Single-Employer Plan Provisions
Extended Amortization Period for Funding Shortfalls. A plan sponsor’s annual minimum required contribution to a single-employer defined benefit plan includes, inter alia, the installments due with respect to the “shortfall amortization base” (very generally the shortfall in funding), if any, for the plan year and the shortfall amortization base for each of the preceding six plan years. The installments required with respect to a shortfall amortization base for a plan year are the annual amounts necessary to amortize that shortfall amortization base in level annual installments over the 7-year period beginning with that plan year. Consequently, plans will typically have “layers” of shortfall amortization bases and related installments, with each amortization base being amortized over its applicable period. ARPA increases the amortization period from seven to 15 years and provides single-employer plans with a “fresh start” by reducing to zero existing shortfall amortization bases and the installments determined under each such amortization base; in other words, plans begin anew. These changes will result in lower required annual contributions for plan sponsors. These changes are effective for the first plan year beginning after December 31, 2021, but plan sponsors may elect to have the provisions apply starting with the 2019, 2020, or 2021 plan year.
Changes to the Interest-Rate Corridor. Defined benefit plans calculate the present value of future pension benefits using three specified “segment” interest rates, determined under Code Section 430, which are a function of the corporate bond yield curve. The lower the interest rates, the larger a plan’s accrued liabilities for minimum funding purposes. Prior to certain legislation known colloquially as “MAP 21,” a 24 month average was typically used for purposes of determining each of the applicable segment rates. In response to a period of low interest rates, MAP-21, which was effective in 2012, established an “interest rate corridor” pursuant to which each segment rate had to come within a specified percentage (initially no more than 10%) above and below the 25-year average for that segment rate. Because interest rates over the last few decades have generally declined, the effect of MAP-21 was to increase the interest rates used to discount pension liabilities, thereby reducing liabilities and corresponding funding obligations.

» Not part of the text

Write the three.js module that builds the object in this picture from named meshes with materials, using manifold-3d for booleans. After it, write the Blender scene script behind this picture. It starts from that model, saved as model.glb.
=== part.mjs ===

As originally established, the funding corridor was slated to widen over the years 2013 through 2016, which, in turn, would have resulted in the use of lower interest rates to calculate benefit liabilities. Subsequent legislation delayed the date when this was to occur. Section 430, as modified by that subsequent legislation, retained the 10% corridor through the 2020 plan year, expanding it by 5% per year beginning in 2021 until reaching 30% for plan years beginning in 2024.
ARPA reduces the interest rate corridor to 5% for plan years 2020 through 2025. ARPA also delays the gradual expansion of the interest rate corridor, which was to commence with the 2021 plan year; under ARPA, the expansion of the interest rate corridor will not commence until the 2026 plan year, with the maximum 30% corridor being reached for the 2030 plan year. Because interest rates continue to be at historic lows, the narrowing of the corridor is at least initially likely to result in higher segment rates than would otherwise apply in the absence of ARPA. Note, however, that the narrowing of the corridor and the delay in its expansion could actually result in lower segment rates than would otherwise apply if interest rates increase sufficiently.
Finally, ARPA provides that the 25-year average of each of the three segment rates (to which the applicable interest rate corridor applies) shall be deemed to be no less than 5%.
The changes related to the interest rate corridor apply to plan years beginning in 2020 and thereafter, provided that ARPA permits a plan sponsor to elect not to apply the changes to plan years beginning in 2020 and 2021; the election may apply for all purposes or only for purposes of determining the adjusted funding target attainment percentage used for benefit restrictions.